U.S. Senate Minority Leader Mitch McConnell says he supports letting individual school districts in Kentucky decide whether to have an indoor mask mandate to limit the spread of COVID-19. His remarks come as the GOP-controlled state legislature is considering bills in a special session to eliminate the state board of education’s universal mask mandate.
McConnell, during a visit with the Rotary Club of Paducah, said he’s spoken with leaders of the state general assembly, and believes it’s wise to put the decision of school mask mandates in the hands of school boards and those more directly educating students.
“However they can work this out without, I think, the government sort of being the dictator of all this seems to me to be the best way forward,” McConnell said.
McConnell’s remarks echo comments he made in late August, saying he would like to leave the issue of vaccine mandates and mask mandates to school boards and employers.
The Centers for Disease Control and Prevention recommends that schools mandate universal indoor masking for students, teachers, and staff — regardless of vaccination status — due to the spread of the delta variant of COVID-19. Regional pediatricians say the new variant is infecting more children and teenagers and making more of them severely sick and hospitalized.
The Republican senator also urged Kentuckians to promote the COVID-19 vaccines to those who are unvaccinated to help end the ongoing pandemic.
“I think it’s important to keep repeating one thing that’s not a rumor. Not a theory. But a fact: 90% of the people in the hospital in McCracken County, across Kentucky, and across the nation are unvaccinated,” McConnell said.
When asked by WKMS News about politicians in other states and in Kentucky who have raised doubts about the COVID-19 vaccines, McConnell said he could only speak for himself in advocating for the shots.
In his speech given to the local Rotary Club, McConnell had also said the COVID-19 vaccine rollout had been complicated because many opinions expressed about the vaccines are “nonsense.”
The delta variant of COVID-19 continues to rapidly spread across Kentucky, straining capacity at hospitals in Paducah and elsewhere in the state. Kentucky recorded more than 30,000 new COVID-19 cases last week, the most cases in a single week since the beginning of the pandemic. As of Wednesday in Kentucky, 2,424 people are hospitalized with COVID-19, 674 are in the intensive care unit and 431 are on a ventilator. Thirty deaths were reported on Wednesday, one of those a 15-year-old high school student from Shelby County.
“At our core, we’ve been an opportunity society. I think that is threatened by what I think is the biggest, most outrageous attempt to turn us into a socialist country I’ve ever seen,” McConnell said.

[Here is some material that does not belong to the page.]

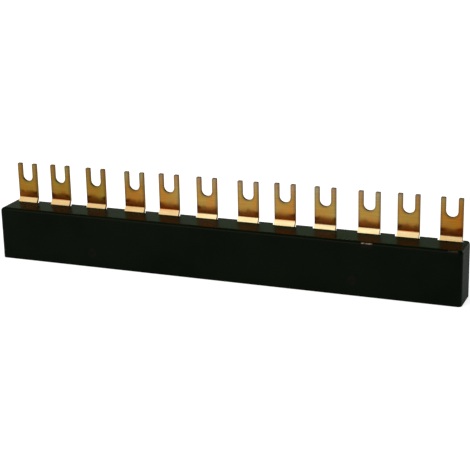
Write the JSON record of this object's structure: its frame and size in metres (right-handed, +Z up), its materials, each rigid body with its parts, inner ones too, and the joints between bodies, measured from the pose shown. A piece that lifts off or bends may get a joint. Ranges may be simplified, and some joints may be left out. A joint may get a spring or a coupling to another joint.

He specifically zeroed in on a part of the infrastructure proposal that would tax appreciated assets upon death, something that he characterized as a detriment to farms and businesses trying to pass down estates to the next generation of family.
“I think of all the things they’re trying to do. That’s the hardest one to sell,” McConnell said. “That is a dramatic step in the direction of literally confiscating your property at death. I think it is an outrage.”